The year’s third case of human avian influenza has been confirmed in a 4-year-old boy in the same village in Kratie province where two siblings died of the virus earlier this month, the Ministry of Health and the World Health Organization (WHO) said Wednesday.

The 4-year-old from Snuol district’s Sre Cha commune was found to have contracted the H5N1 virus after the Ministry of Health’s rapid response team noticed that he had developed a fever, cough, sore throat, runny nose and vomiting on February 12, the ministry and WHO said in a joint statement.

“First we had [2014’s] case number 2 in the village, and then the rapid response team set up surveillance and that’s how we found him,” Vicky Houssiere, WHO communications officer, said.

The boy, Ms. Houssiere said, was administered Tamiflu, the anti-retroviral drug recommended for H5N1 treatment, and is currently in good condition at Kratie provincial hospital.

“This is the first time that we found a new case through the rapid response team and their surveillance, so this is really good news,” she said, adding that the teams usually stayed in areas where outbreaks have been confirmed to educate residents not to eat or touch dead and sick poultry and to test people showing symptoms of H5N1, which are similar to a seasonal influenza.

About 350 chickens, geese and ducks on backyard farms in Kbal Trach village had died starting mid-January, Ms.
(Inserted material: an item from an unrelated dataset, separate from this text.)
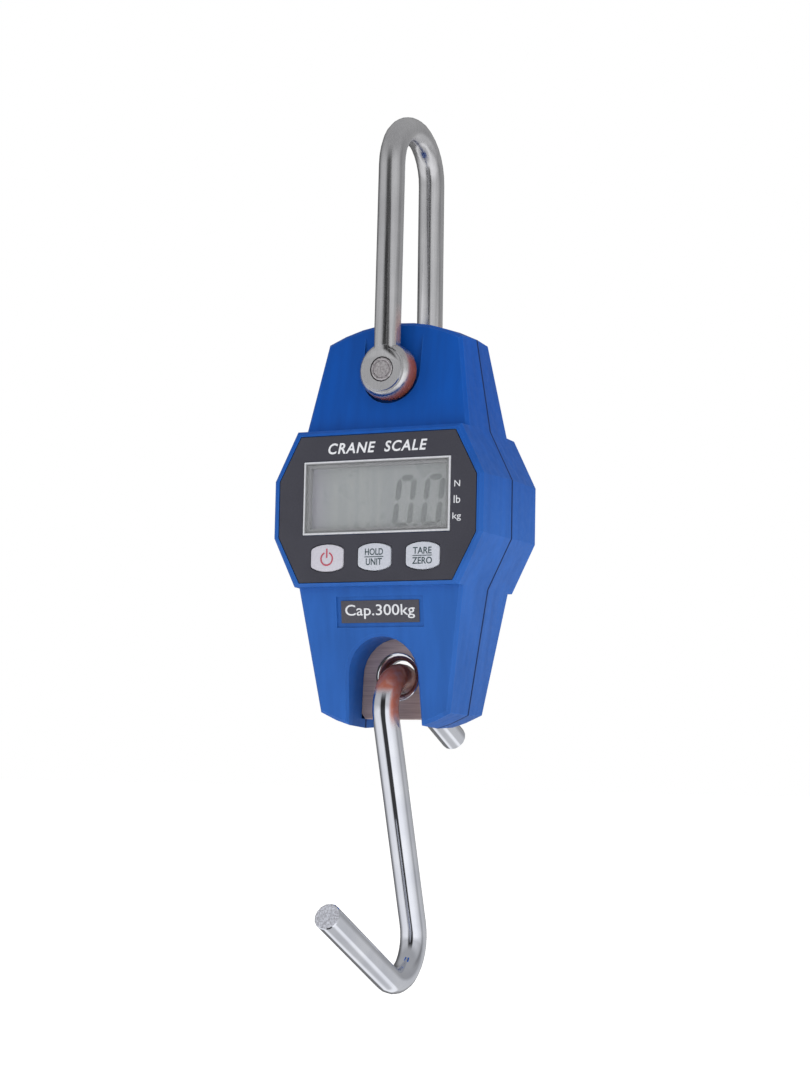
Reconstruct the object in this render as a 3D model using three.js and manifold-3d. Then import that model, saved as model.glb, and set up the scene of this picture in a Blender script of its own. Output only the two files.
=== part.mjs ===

Houssiere said.

Earlier this month, a 8-year-old boy and his 2-year-old sister died after they ate a sick chicken their father had prepared for them.

After bird flu was confirmed as the boy’s cause of death—the girl could not be tested as she had already passed away—residents became concerned about their own sick livestock and many people culled them.

“Almost everybody killed their chickens if they were sick,” Lech Kroeunh, Kbal Trach deputy village chief, said Wednesday.

The Ministry of Health and the WHO launched a public awareness campaign in January, calling on people to stay away from sick and dead poultry.

The campaigns were also frequently broadcast last year, when 12 people died of a total of 26 confirmed cases of H5N1 in humans, the worst outbreak the county has seen since the virus was first found in 2005.

The public awareness campaigns appear to have brought little change in people’s behavior, and the Ministry of Agriculture has been criticized for refusing to provide compensation for poultry that dies or must be culled, which has proven successful in neighboring countries.